Without community skin cancer prevention efforts, melanoma rates will continue to climb, according to a new Vital Signs report released this week from the Centers for Disease Control and Prevention (CDC).
According to the report, melanoma rates doubled between 1982 and 2011, but comprehensive skin cancer prevention programs may prevent 20 percent of new cases between 2020 and 2030..
Skin cancer is the most common form of cancer in the U.S. And more than 90 percent of melanoma skin cancers are due to skin cell damage from ultraviolet (UV) radiation exposure.
“Melanoma is the deadliest form of skin cancer, and it’s on the rise,” said CDC Director Tom Frieden, MD, MPH.
Melanoma rates have increased from 11.2 per 100,000 in 1982 to 22.7 per 100,000 in 2011. The report notes that without additional community prevention efforts, melanoma will continue to increase over the next 15 years, with 112,000 new cases projected in 2030. Further, it states that melanoma is responsible for more than 9,000 skin cancer deaths each year. However, effective community skin cancer prevention programs and interventions from healthcare providers could prevent an estimated 230,000 melanoma skin cancers and save $2.7 billion dollars in treatment costs.

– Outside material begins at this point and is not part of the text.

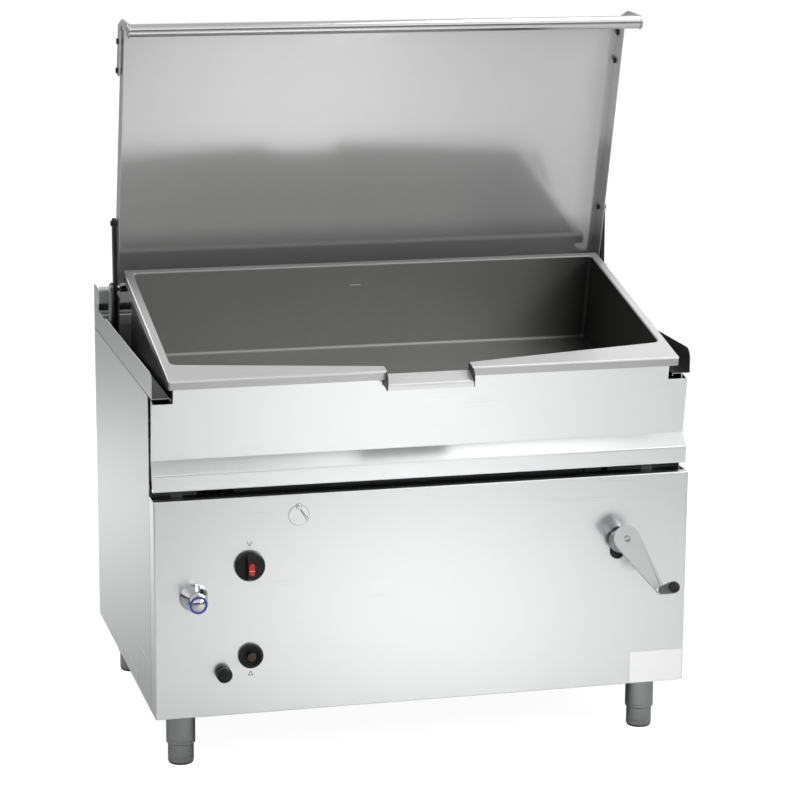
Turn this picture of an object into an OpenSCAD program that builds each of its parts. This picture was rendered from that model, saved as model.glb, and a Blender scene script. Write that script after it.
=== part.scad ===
// Gas-heated tilting bratt pan with a hinged lid and a hand-cranked tilting screw.
// X runs to the right, Y to the back and Z up. The origin lies on the floor, midway between the feet.
// Depths are counted from the front panel's face, and the whole is then moved back to the origin.

/* [Cabinet] */
// Width over the side panels
cabinet_w = 1200; // [1100:10:1400]
// Depth from the front panel to the rear panel
cabinet_d = 812; // [800:1:860]
// Height of the cabinet's bottom over the floor
floor_gap = 130; // [115:1:160]
// Height of the front panel's top edge
front_top = 615; // [600:1:616]
// Height of the seam between side panel and rail
rail_seam = 838; // [825:1:839]
// Height of the rails' top edge
rail_top = 891; // [880:1:896]
// Distance from the rear panel to where the rails step down
rail_back = 172; // [152:1:192]
// Height of the rear deck
deck_top = 885; // [875:1:890]
// Distance from the rear panel to the rear deck's front edge
deck_back = 106; // [92:1:112]
// Depth of the flue, front to back
flue_back = 67; // [57:1:77]
// Height of the flue cap
flue_top = 944; // [930:1:980]
// Thickness of the sheet steel
sheet = 1.5; // [1:0.1:2]

/* [Feet] */
// Distance of a foot's axis from the cabinet's side
foot_side = 69; // [55:1:120]
// Depth of the front feet
foot_front = 92; // [70:1:120]
// Distance of the rear feet's axes from the rear panel
foot_back = 51; // [42:1:112]
// Radius of the upper sleeve
sleeve_r = 32; // [30:0.5:36]
// Radius of the lower, adjustable sleeve
stem_r = 28.5; // [24:0.5:31]
// Height of the lower sleeve's top edge
stem_top = 46; // [36:1:60]

/* [Pan] */
// Forward tilt of the pan as photographed, in degrees
pan_tilt = 13; // [0:0.5:20]
// Depth of the tilting axis
pivot_y = 62; // [61:0.5:63]
// Height of the tilting axis
pivot_z = 665; // [664:0.5:668]
// Distance of the rim from the cabinet's side
rim_gap = 33; // [31:1:50]
// Depth of the rim's front edge
rim_front = 35; // [32:1:40]
// Distance from the rear panel to the rim's rear edge
rim_back = 175; // [174:1:192]
// Height of the level rim
rim_top = 890; // [880:1:892]
// Depth of the well
well_depth = 210; // [180:1:212]
// Width of the side flanges
rim_side = 19; // [15:1:25]
// Width of the spout
spout_w = 190; // [150:1:240]

/* [Lid] */
// Opening angle of the lid as photographed, in degrees
lid_open = 88.3; // [60:0.1:89]
// Distance of the lid hinge behind the rim's rear edge
hinge_gap = 3; // [1:0.5:4]
// Height of the lid hinge over the level pan
hinge_z = 846; // [845:0.5:848]
// Distance of the lid from the cabinet's side
lid_gap = 22; // [22:0.5:25]
// Height of the lid's side skirts
skirt_h = 43; // [36:1:43]
// Radius of the handle bar
bar_r = 14.5; // [12:0.5:16]

/* [Tilting gear] */
// Distance of the crank from the cabinet's right side
crank_side = 161.4; // [155:0.2:170]
// Height at which the screw's axis meets the front panel
screw_z = 463; // [455:1:470]
// Slope of the screw, in degrees
screw_slope = 21; // [20:0.5:22]
// Radius of the screw
screw_r = 12; // [10:0.5:13]
// Length of the push link between its pins
link_len = 340; // [336:1:346]
// Length of the crank arm between its centres
arm_len = 136; // [110:1:150]
// Angle of the crank arm from straight down, in degrees
arm_angle = 29.6; // [-180:0.2:180]
// Length of the crank grip
grip_len = 90; // [70:1:110]

/* [Controls] */
// Place of the gas knob, from the cabinet's left side and up
gas_knob_at = [206.6, 463.3];
// Place of the ring with the push shaft, from the left side and up
push_ring_at = [207.4, 262.1];
// Place of the igniter button, from the left side and up
spark_at = [147, 227];
// Place of the water tap, from the left side and up
water_tap_at = [84, 401];
// Place of the inspection disc's screw, from the left side and up
sight_disc_at = [315, 587.5];
// Radius of the gas knob
gas_knob_r = 33; // [28:0.5:36]
// Radius of the tap's knob
tap_knob_r = 23; // [18:0.5:26]

/* [Hidden] */
$fn = 48;

// Cabinet sheets and frame
half_w = cabinet_w / 2;
inner_w = half_w - sheet;
foot_x = half_w - foot_side;
foot_rear = cabinet_d - foot_back;
rail_rear = cabinet_d - rail_back;
deck_front = cabinet_d - deck_back;
flue_front = cabinet_d - flue_back;
rim_half = half_w - rim_gap;
rim_rear = cabinet_d - rim_back;
hinge_y = rim_rear + hinge_gap;
lid_half = half_w - lid_gap;
crank_x = half_w - crank_side;
gas_at = [gas_knob_at[0] - half_w, gas_knob_at[1]];
ring_at = [push_ring_at[0] - half_w, push_ring_at[1]];
igniter_at = [spark_at[0] - half_w, spark_at[1]];
tap_at = [water_tap_at[0] - half_w, water_tap_at[1]];
disc_at = [sight_disc_at[0] - half_w, sight_disc_at[1]];
panel_return = 55;
panel_flange = 20;
panel_step = 58;
panel_gap = 0.5;
frame_leg = 40;
frame_wall = 4;
frame_inset = 3;
frame_half = half_w - frame_inset;
beam_top = 600;
beam_front = 64;
tray_beam_side = 240;
tray_beam_x = half_w - tray_beam_side;
tray_beam_w = 30;
rear_post_top = 830;
frame_base = floor_gap + sheet;
cradle_rail_w = 80;
vent_side = 280;
vent_w = cabinet_w - 2 * vent_side;
vent_d = 300;
vent_front = 220;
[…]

“The rate of people getting melanoma continues to increase every year compared to the rates of most other cancers, which are declining,” said Lisa Richardson, MD, MPH, director of the Division of Cancer Prevention and Control. “If we take action now, we can prevent hundreds of thousands of new cases of skin cancers, including melanoma, and save billions of dollars in medical costs.”
According to Richardson, successful programs feature community health efforts that combine education and prevention strategies to increase skin protection for children and adults.To help minimize risk, communities can increase shade on playgrounds, at public pools and other public spaces; promote sun protection in recreational areas; and encourage employers and childcare centers to educate about sun safety and skin protection. Providers can work with their patients, schools and colleges to provides resources and information for sun safety year-round. The CDC also recommends encouraging everyone to protect their skin with protective clothing, wide-brimmed hats and broad-spectrum SPF sunscreen, and to seek shade when outdoors.
Providers can work with their patients to provide resources and information for sun safety year-round. The U.S. Preventive Services Task Force recommends healthcare providers counsel people ages 10–24 with fair skin about the dangers of UV rays and how to prevent skin cancer.